For a few days in mid-May, Wall Street traded as if a US-China deal were already signed. The S&P 500 closed at 7,412.84 on May 11, the Nasdaq set a record at 26,274.13, and by mid-week the Dow had clawed back above 50,000 — a rally powered by the AI trade, with Nvidia and AMD doing most of the lifting. The logic going into the week was simple: Trump was flying to Beijing for the first leaders’ summit of his term, and markets had decided the meeting could only help.

Korea ran even hotter. On May 14, as Trump landed in Beijing, the KOSPI closed at a fresh record of 7,981.41, up 1.8%. Some of that was the same AI boom lifting everyone. But part of it was a specific summit headline: Nvidia had reportedly been cleared to sell its H200 chips to major Chinese customers. For a semiconductor-heavy index like the KOSPI, that is a direct tailwind — and the market grabbed it.

Then the summit actually happened, and the gap between what markets had priced in and what the two leaders delivered snapped shut.

Trump and Xi met for about two hours and 15 minutes at the Great Hall of the People to open a two-day summit. The communiqué that followed was long on framing and short on enforceable substance. The two sides agreed to a “constructive relationship of strategic stability” — a framework meant to hold for three years. China would order 200 Boeing jets, a figure Trump said could eventually reach 750. China would “address US concerns” on rare earths and critical minerals. Xi would visit the US in the fall. Xi also delivered a pointed warning on Taiwan, and the Iran war took up a large share of the agenda.

What the summit did not produce was a single hard, enforceable agreement on the things that actually move corporate earnings — tariffs, export controls, the rare-earth chokepoint. UBS economist Paul Donovan summed up the Street’s verdict bluntly: “nothing of real substance.”

So markets did what they always do when an event under-delivers against a priced-in expectation. They sold.

On Friday, May 15, every major index outside the US fell. Korea’s KOSPI dropped 6.12%, surrendering its record in a single session. Japan’s Nikkei 225 lost 1.99%, China’s CSI 300 fell 1.12%, Europe’s Stoxx 600 lost 1.28%, and the FTSE 100 fell 1.42%. S&P 500 futures were down 1% before the open, and the index ended Friday off 1.24%. Boeing — supposedly the summit’s headline winner — fell 3.8%, because a 200-jet order looked thin next to the 300 planes China bought on Trump’s 2017 visit and the 500 that White House sources had floated beforehand.

Here is the number that frames everything else, though. For the full week, the S&P 500 still finished up roughly 0.13% — its seventh straight weekly gain, the longest streak since December 2023. The US market wobbled on the summit and shrugged it off. Korea fell 6% in a day.

(Figures as of market close, May 15, 2026.)

The Takeaway

The cleanest way to read this episode: the Trump-Xi summit was a “sell the news” event. Markets spent the week pricing in a deal. The leaders delivered a vibe — “strategic stability” — and a vibe is not a deal. The selloff was not markets deciding that US-China relations had deteriorated. It was markets repricing back down to reality after getting ahead of themselves.

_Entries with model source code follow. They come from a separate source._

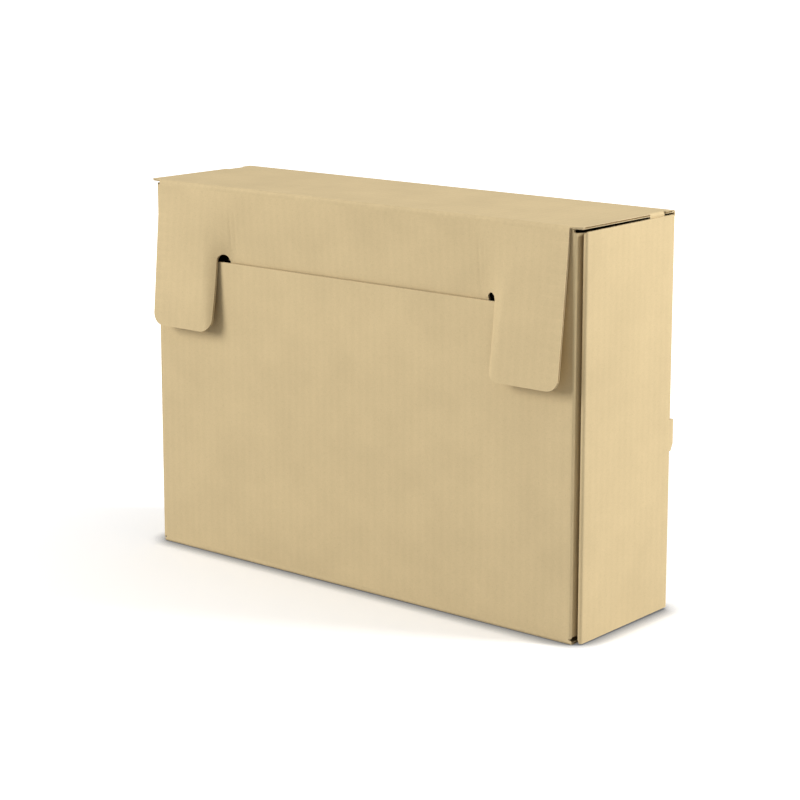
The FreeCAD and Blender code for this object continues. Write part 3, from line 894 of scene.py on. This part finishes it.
world = bpy.data.worlds.new("room")
bpy.context.scene.world = world
world.use_nodes = True
backdrop = world.node_tree.nodes["Background"]
backdrop.inputs["Color"].default_value = (1, 1, 1, 1)
seen = node(world.node_tree, "ShaderNodeLightPath").outputs["Is Camera Ray"]
level = node(world.node_tree, "ShaderNodeMapRange", {"Value": seen, "To Min": ROOM_LIGHT, "To Max": 1.0})
world.node_tree.links.new(level.outputs["Result"], backdrop.inputs["Strength"])


def soft_box(name, place, aim, size, watts):
    """A large soft lamp at place, turned to aim."""
    lamp = bpy.data.lights.new(name, "AREA")
    lamp.shape = "RECTANGLE"
    lamp.size, lamp.size_y = size
    lamp.energy = watts
    holder = bpy.data.objects.new(name, lamp)
    holder.location = place
    holder.rotation_euler = (Vector(aim) - Vector(place)).to_track_quat("-Z", "Y").to_euler()
    bpy.context.scene.collection.objects.link(holder)


soft_box("key_left", (-1.4, -2.3, 1.2), (0, 0, 0.15), (1.5, 1.5), 64)
soft_box("key_right", (2.1, 1.2, 1.15), (0.1, 0, 0.2), (0.8, 1.2), 66)
soft_box("top", (0, 0.2, 2.6), (0, 0, 0.2), (1.6, 1.6), 8)

CAMERA_AIM = Vector((-0.00041, 0, 0.1791))
CAMERA_TURN, CAMERA_RISE, CAMERA_AWAY = math.radians(39.976), math.radians(10.942), 1.5756
camera = bpy.data.cameras.new("camera")
camera.sensor_width, camera.lens = 36, 100.5
camera.shift_y = -0.09  # keeps the uprights nearly parallel
camera.clip_start, camera.clip_end = 0.1, 100
viewer = bpy.data.objects.new("camera", camera)
toward = Vector((math.sin(CAMERA_TURN) * math.cos(CAMERA_RISE),
                 -math.cos(CAMERA_TURN) * math.cos(CAMERA_RISE), math.sin(CAMERA_RISE)))
viewer.location = CAMERA_AIM + toward * CAMERA_AWAY
viewer.rotation_euler = (-toward).to_track_quat("-Z", "Y").to_euler()
bpy.context.scene.collection.objects.link(viewer)
bpy.context.scene.camera = viewer
bpy.context.scene.view_settings.view_transform = "Standard"
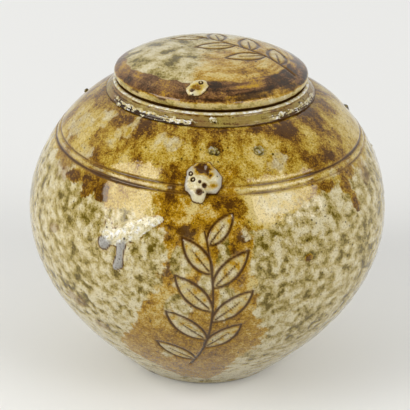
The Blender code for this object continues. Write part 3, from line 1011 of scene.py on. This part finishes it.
def lid_glaze(colours):
    glaze = Glaze("lid_glaze", colours)
    grain, flakes = glaze.grain(1.5, **FINE_GRAIN), glaze.grain(1.3, **FLAKE_GRAIN)
    thickness, tone = (glaze.added(glaze.mask(name), grain) for name in ("mottle", "tone"))
    glaze.ground = glaze.colour_by(thickness, "moss", "olive", "cream", "white")
    for factor, by, names in (
        (glaze.broken("amber", flakes, 0.2, 0.8, 0.95), tone, ("umber", "rust", "amber", "straw")),
        (glaze.mask("leaf", 0.6), thickness, ("ochre", "straw", "cream", "white")),
        (glaze.broken("brown", flakes, 0.3, 0.7, 0.95), tone, ("iron", "umber", "mauve", "amber")),
        (glaze.broken("cream", flakes, 0.2, 0.8, 0.95), thickness, ("olive", "straw", "cream", "white")),
    ):
        glaze.cover(factor, glaze.colour_by(by, *names))
    grooves_and_shade(glaze)
    return glaze.finish(grain=0.45, gloss=0.07)


def pad_glaze(name, colours, *names):
    glaze = Glaze(name, colours)
    thickness = glaze.added(glaze.mask("mottle"), glaze.grain(0.7, size=0.0012, detail=2.0, roughness=0.7))
    glaze.ground = glaze.colour_by(thickness, *names)
    glaze.cover(glaze.mask("rim", 0.6), "silver")
    grooves_and_shade(glaze, 1.0)
    return glaze.finish(grain=0.25, specks=0.2, gloss=0.08)


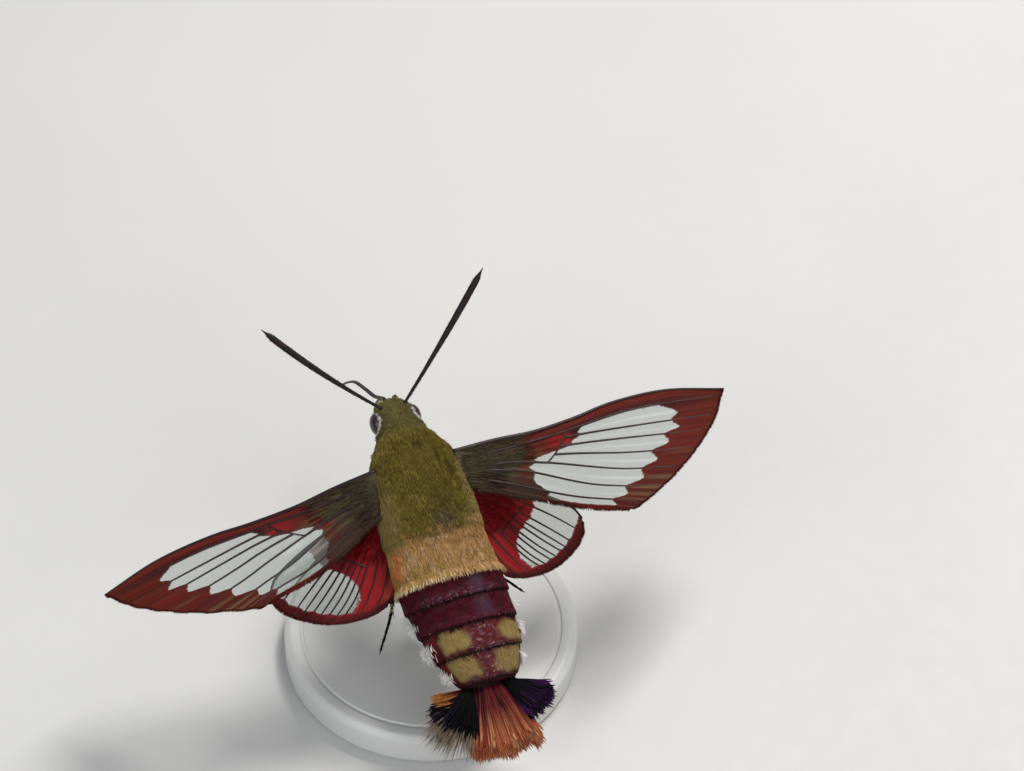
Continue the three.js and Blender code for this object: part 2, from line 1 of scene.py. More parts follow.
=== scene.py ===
"""Looks of the clearwing moth model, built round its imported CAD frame.

Shapes are worked out in the moth's own frame, in millimetres: x to its right, y towards its head
and z out of its back. BodyPlace turns them into the scene's frame, in metres.
"""
import sys
import logging
import math
from dataclasses import dataclass, field
from enum import Enum

import bpy
import numpy as np
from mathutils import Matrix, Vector


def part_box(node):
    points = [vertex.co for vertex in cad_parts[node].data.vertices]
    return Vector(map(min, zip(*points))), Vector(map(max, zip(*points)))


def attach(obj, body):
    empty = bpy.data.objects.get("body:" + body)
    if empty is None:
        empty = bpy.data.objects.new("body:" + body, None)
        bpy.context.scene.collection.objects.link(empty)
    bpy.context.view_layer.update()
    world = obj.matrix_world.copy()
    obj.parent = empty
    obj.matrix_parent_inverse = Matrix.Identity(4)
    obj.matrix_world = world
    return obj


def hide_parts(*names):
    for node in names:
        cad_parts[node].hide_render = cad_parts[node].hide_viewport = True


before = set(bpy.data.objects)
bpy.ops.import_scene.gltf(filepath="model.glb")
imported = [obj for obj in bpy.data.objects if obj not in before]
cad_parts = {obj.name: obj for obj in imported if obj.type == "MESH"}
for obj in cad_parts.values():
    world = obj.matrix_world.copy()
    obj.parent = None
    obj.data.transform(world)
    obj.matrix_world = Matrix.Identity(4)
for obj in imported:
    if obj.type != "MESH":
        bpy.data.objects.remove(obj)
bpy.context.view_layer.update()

Array = np.ndarray
Socket = bpy.types.NodeSocket
Pair = tuple[float, float]
Point = tuple[float, float, float]
Rgba = tuple[float, float, float, float]

MM = 0.001
TURN = 2 * math.pi
IMAGE_SIZE = (1024, 771)
TUFTS_PER_PIECE = 17000
TRIANGLES_PER_PIECE = 190000
TUFT_PATCH = 0.003
TIP_BLEND = (0.32, 0.85)

log = logging.getLogger("moth")


# ---- small sums on arrays


def smooth(value: Array | float, low: float, high: float) -> Array:
    """Rises smoothly from 0 at low to 1 at high."""
    t = np.clip((np.asarray(value, float) - low) / (high - low), 0, 1)
    return t * t * (3 - 2 * t)


def within(value: Array, low: float, high: float, soft: float) -> Array:
    """Is 1 between low and high, and falls to 0 over soft on both sides."""
    half = soft / 2
    return smooth(value, low - half, low + half) * (1 - smooth(value, high - half, high + half))


def unit(vectors: Array) -> Array:
    """Gives vectors a length of one."""
    return vectors / np.maximum(np.linalg.norm(vectors, axis=-1, keepdims=True), 1e-12)


def blend(base: "Array | Tone", tone: "Array | Tone", share: Array | float) -> Array:
    """Mixes a colour into others.

    Args:
        base: A colour, or colours, one to a row.
        tone: The colour or colours to mix in.
        share: How much of it each row takes.

    Returns:
        The mixed colours.
    """
    base, tone = (part.linear if isinstance(part, Tone) else part for part in (base, tone))
    share = np.clip(np.asarray(share, float), 0, 1)[..., None]
    return base * (1 - share) + tone * share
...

But the part actually worth sitting with is the gap: the US fell 1.24%, Korea fell 6.12%, on the very same news. Same summit, same disappointment, wildly different damage. Why?

Three reasons, and only one of them is structural. First, a chunk of Korea’s drop was not the summit at all — Samsung Electronics fell 8.6% on its own news, an 18-day strike by more than 45,000 union workers set to begin May 21. Second, the KOSPI had closed at an all-time high the day before, so it simply had the most to give back; mean reversion from a record is not the same as a crash. Third — and this is the structural part — Korea does not really trade the summit. It trades as a leveraged proxy for US-China tension. A small, open, export-driven economy whose biggest index is built on chips sits directly in the blast radius of every tariff and export-control headline. The same H200 news that lifted the KOSPI on May 14 was the most exposed to the “no real substance” verdict on May 15.

That asymmetry is the recurring pattern. Korea amplifies both the optimism and the disappointment. It is the door capital uses when it wants exposure to the US-China story — and the door it uses to leave.

The second thing to hold onto is what the summit did not change. It lowered the near-term escalation risk, which is real and worth something. But tariffs, export controls, and the rare-earth chokepoint were all left untouched — and China still controls most of the world’s rare-earth refining and magnet manufacturing, the genuine pressure point for chips, robotics, and defense. “Strategic stability” is a ceiling on how bad things can get over three years. It is not a floor under how good they can get. The structural risk that matters to corporate earnings is exactly where it was on May 13.

For an ordinary investor, the useful lesson here is not about China policy — it is about pricing. When everyone agrees in advance that an event will be good, the good is already in the price, and the risk runs asymmetrically to the downside. The KOSPI at a record on the morning of May 14 was not the safe moment. It was the most expensive one. The boring discipline of asking “what is already priced in?” would have done more for a portfolio this week than any summit forecast.

This article is for informational purposes only and is not investment advice.